Osseous surgery, or flap surgery, is usually performed when a pocket around a tooth (or teeth) has not responded to other treatments. The procedure is performed in order to create a clean environment around the tooth so that the tooth can be retained rather than lost. Osseous surgery is generally tried only after other treatments have been explored and tried and usually is performed when the pocket depth has worsened over time.
Before beginning the procedure, the area will be numbed using a local anesthesia. An incision is made in the gum tissue around the area that will be treated. The gum is then lifted away from the tooth and the underlying bone so that there is direct access to the area. The surface of the tooth is then thoroughly cleaned of any plaque buildup.
Next the surface of the bone will be smoothed. Bacteria trapped in the pocket around the tooth will eat away at bone making it uneven and rough. In order to ensure proper healing, smoothing the bone of these rough surfaces is necessary.

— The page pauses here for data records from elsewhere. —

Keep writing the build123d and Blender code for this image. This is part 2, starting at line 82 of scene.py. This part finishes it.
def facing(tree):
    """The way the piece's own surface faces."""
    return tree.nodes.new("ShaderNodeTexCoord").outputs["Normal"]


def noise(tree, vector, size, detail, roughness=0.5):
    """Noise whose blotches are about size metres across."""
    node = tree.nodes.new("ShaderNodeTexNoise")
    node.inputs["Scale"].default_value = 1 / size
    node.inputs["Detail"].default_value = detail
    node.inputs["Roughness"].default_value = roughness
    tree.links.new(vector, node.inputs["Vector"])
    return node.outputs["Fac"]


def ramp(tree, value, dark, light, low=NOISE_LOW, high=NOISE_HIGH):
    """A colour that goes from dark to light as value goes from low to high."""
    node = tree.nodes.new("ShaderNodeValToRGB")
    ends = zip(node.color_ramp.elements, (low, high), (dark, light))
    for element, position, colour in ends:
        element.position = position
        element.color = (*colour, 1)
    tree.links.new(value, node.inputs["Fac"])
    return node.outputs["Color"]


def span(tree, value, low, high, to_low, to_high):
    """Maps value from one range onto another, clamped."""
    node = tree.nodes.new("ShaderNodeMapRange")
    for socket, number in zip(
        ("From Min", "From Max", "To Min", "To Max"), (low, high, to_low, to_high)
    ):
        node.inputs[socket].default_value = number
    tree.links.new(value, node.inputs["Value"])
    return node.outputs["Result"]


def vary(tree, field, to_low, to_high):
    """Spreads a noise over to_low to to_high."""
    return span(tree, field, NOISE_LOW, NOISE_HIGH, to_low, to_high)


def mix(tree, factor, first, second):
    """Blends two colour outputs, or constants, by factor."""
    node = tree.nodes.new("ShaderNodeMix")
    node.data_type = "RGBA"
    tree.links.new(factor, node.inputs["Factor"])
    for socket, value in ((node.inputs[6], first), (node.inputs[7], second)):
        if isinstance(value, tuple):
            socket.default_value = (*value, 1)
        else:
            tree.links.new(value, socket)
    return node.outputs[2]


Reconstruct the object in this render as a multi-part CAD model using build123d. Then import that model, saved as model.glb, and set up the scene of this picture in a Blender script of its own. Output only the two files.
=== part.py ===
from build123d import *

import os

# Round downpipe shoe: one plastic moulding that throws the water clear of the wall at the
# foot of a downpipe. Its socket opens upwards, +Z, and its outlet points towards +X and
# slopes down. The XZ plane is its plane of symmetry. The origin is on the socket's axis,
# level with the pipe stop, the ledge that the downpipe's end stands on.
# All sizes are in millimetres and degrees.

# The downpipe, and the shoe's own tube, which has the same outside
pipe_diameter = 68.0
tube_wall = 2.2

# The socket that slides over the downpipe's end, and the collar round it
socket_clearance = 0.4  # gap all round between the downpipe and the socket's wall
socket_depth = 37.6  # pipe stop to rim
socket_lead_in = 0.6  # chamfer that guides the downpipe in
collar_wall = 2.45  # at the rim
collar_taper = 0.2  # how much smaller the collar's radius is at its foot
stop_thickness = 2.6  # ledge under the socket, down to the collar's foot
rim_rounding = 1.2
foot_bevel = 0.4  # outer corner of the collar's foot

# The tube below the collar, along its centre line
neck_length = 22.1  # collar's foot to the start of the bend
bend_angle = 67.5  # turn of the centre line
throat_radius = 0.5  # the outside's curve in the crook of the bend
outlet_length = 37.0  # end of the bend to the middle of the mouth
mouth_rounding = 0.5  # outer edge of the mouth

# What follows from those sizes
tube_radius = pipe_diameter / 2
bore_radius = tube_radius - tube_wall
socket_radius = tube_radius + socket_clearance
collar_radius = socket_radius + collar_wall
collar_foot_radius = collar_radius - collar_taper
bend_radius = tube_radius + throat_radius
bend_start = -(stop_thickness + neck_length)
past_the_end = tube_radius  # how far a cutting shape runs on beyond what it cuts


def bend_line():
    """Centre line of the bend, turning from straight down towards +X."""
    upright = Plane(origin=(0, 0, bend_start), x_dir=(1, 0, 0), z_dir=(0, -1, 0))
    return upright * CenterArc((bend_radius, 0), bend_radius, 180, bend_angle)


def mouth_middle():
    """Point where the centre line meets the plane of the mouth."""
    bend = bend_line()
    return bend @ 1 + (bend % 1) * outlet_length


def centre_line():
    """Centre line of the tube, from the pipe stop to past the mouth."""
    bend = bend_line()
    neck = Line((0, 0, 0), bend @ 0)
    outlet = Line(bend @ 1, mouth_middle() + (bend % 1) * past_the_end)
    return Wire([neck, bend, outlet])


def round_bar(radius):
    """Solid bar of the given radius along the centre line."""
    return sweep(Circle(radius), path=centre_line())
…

After the root of tooth has been cleaned and the bone smoothed, the gum tissue is then trimmed to match the new underlying structure and stitched into place. The stitches are placed to hold the gum tissue in the correct position as it heals.
After the Procedure
After the procedure you may be prescribed a pain medication. Stitches will be removed in 6-10 days unless dissolving stitches are used. About a month after surgery, an appointment should be scheduled to check on the healing of the area. Because some gum tissue is trimmed during the procedure and because the gums shrink some what during healing, the tooth may appear longer in the mouth. This may cause increased sensitivity to hot or cold. This is handled using desensitization agents.